Si la mentira al elector solo tiene como consecuencia política la reelección del mentiroso no podremos salir del laberinto de las quejas eternas. Todo pasa por la conciencia de la gente y ese es el problema. No hay una conciencia democrática lo suficientemente arraigada para pensar en una solución a corto plazo. Sin embargo, hay muchas cosas que se pueden hacer en la dirección correcta. Hay que descartar pedirles a los ratones que no gusten del queso, aun cuando si se ven amenazados responden como una jauría de perros salvajes que defienden un territorio común.
Las próximas elecciones, ante el hastío de las personas frente a las dimensiones de la corrupción, podrían llegar a ser el inicio de una vuelta de tuerca para airear estos recintos corruptos, solo que las elecciones mismas en la forma en que se organizan y se definen “corrompen” el debate político. Todo aquello que no esté destinado a seducir al elector se descarta de antemano y si todos hacen lo mismo se genera un gran mentira y sobre ella es que los ciudadanos, en su mayoría ingenuos y desinformados, toman la decisión de su voto.

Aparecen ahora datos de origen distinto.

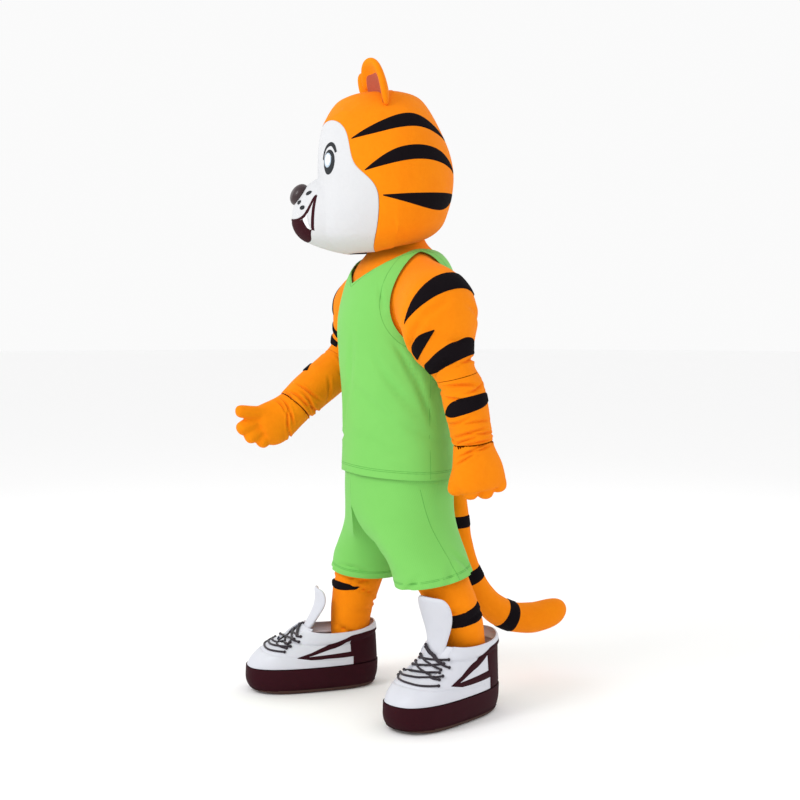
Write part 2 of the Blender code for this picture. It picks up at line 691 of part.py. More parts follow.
FACE_EDGE = [  # middle height, angle and height of the mask's edge, angle and height of the head's side seam
    (1.388, 70, 1.394, 95, 1.406),
    (1.430, 79, 1.450, 95, 1.465),
    (1.480, 80, 1.533, 95, 1.540),
    (1.530, 78, 1.577, 95, 1.600),
    (1.570, 70, 1.612, 95, 1.650),
    (1.600, 57, 1.645, 95, 1.700),
    (1.630, 54, 1.700, 95, 1.745),
    (1.660, 50, 1.752, 95, 1.790),
    (1.690, 38, 1.785, 95, 1.820),
    (1.720, 20, 1.790, 95, 1.848),
    (1.775, 0, 1.775, 95, 1.868),
]
HEAD_STRIPES = {  # angle, low edge, high edge
    "top": [(55, 1.722, 1.725), (75, 1.735, 1.765), (100, 1.758, 1.800), (125, 1.762, 1.800),
            (148, 1.742, 1.767), (163, 1.731, 1.735)],
    "middle": [(67, 1.627, 1.630), (85, 1.645, 1.685), (110, 1.665, 1.708), (135, 1.662, 1.702),
               (152, 1.648, 1.680), (166, 1.633, 1.637)],
    "low": [(82, 1.554, 1.557), (100, 1.538, 1.562), (120, 1.522, 1.566), (141, 1.515, 1.570),
            (158, 1.525, 1.572), (168, 1.548, 1.572)],
}
MUZZLE = {"height": 1.520, "half_width": 0.095, "half_height": 0.088, "reach": 0.056}
NOSE = {"forward": 0.270, "height": 1.574, "half_width": 0.036, "half_deep": 0.024, "half_height": 0.030}
EYE = {"angle": 30, "height": 1.662, "half_angle": 8, "half_height": 0.042}
EAR = {"out": 0.122, "forward": 0.052, "half_width": 0.058, "rise": 0.090, "bowl": 0.026, "facing": 28,
       "lean": 0.25, "tip": 0.22, "lift": 0.006, "wall": 0.014}


def head_spot(side, forward, height):
    """A place given in the head's own directions."""
    turned = Matrix.Rotation(math.radians(HEAD_TURN), 3, "Z") @ Vector((side, -forward, 0))
    return turned + Vector((*HEAD_AXIS, height))


def make_head():
    face, cap, back = Sheet(), Sheet(), Sheet()
    gap = 0.004
    face_edges = [(0, middle, edge * (1 - gap), middle + (high - middle) * (1 - gap))
                  for middle, edge, high, seam, side in FACE_EDGE[:-1]]
    face_edges.append((0, 1.7725, 0, 1.7725))
    cap_edges = [(edge, high, seam - 0.06, side) for middle, edge, high, seam, side in FACE_EDGE]
    cap_edges += [(0, 1.830, 94.94, 1.878), (0, 1.865, 94.94, 1.884), (0, 1.889, 94.94, 1.889)]
    back_edges = [(95.06, side, 180, low) for side, low in
                  ((1.408, 1.438), (1.465, 1.480), (1.540, 1.545), (1.600, 1.605), (1.650, 1.655), (1.700, 1.705),
                   (1.745, 1.750), (1.790, 1.792), (1.820, 1.822), (1.848, 1.850), (1.868, 1.872),
                   (1.884, 1.885), (1.889, 1.889))]
    for half in (1, -1):
        face.grid(rows_on(head, face_edges, 5, 0.0, half))
        cap.grid(rows_on(head, cap_edges, 5, 0.0, half))
        back.grid(rows_on(head, back_edges, 5, 0.0, half))
    face.wall("face", FOAM, "white")
    cap.wall("head_cap", FOAM, "orange")
    back.wall("head_back", FOAM, "orange")
    for name, outline in HEAD_STRIPES.items():
        for side, half in (("left", 1), ("right", -1)):
            rows = patch(head, [(half * angle, low, high) for angle, low, high in outline], 1, LIFT + APPLIQUE)
            Sheet().grid(rows).wall(f"head_stripe_{name}_{side}", APPLIQUE, "black")
    make_muzzle()
    for side, half in (("left", 1), ("right", -1)):
        outline = []
        for t in between(-0.97, 0.97, 6):
            tall = EYE["half_height"] * math.sqrt(1 - t * t)
            outline.append((half * (EYE["angle"] + EYE["half_angle"] * t), EYE["height"] - tall,
                            EYE["height"] + tall))
        Sheet().grid(patch(head, outline, 3, LIFT + APPLIQUE, 2.5)).wall("eye_" + side, APPLIQUE, "eye")
        make_ear(side)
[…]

Si queremos contribuir a que los intereses privados no sigan controlando la política, entre otras medidas, se podría articular con el concurso de la ciudadanía, las redes sociales y los medios de comunicación una plataforma virtual de libre acceso, en la cual los candidatos y candidatas a las corporaciones públicas de cualquier nivel, de manera voluntaria registren su hoja de vida y su declaración de renta para que cualquier persona pueda conocerlas, hacer las glosas correspondientes y votar a conciencia.
¿No creen ustedes que la corrupción además de un problema ético es fundamentalmente un problema de democracia?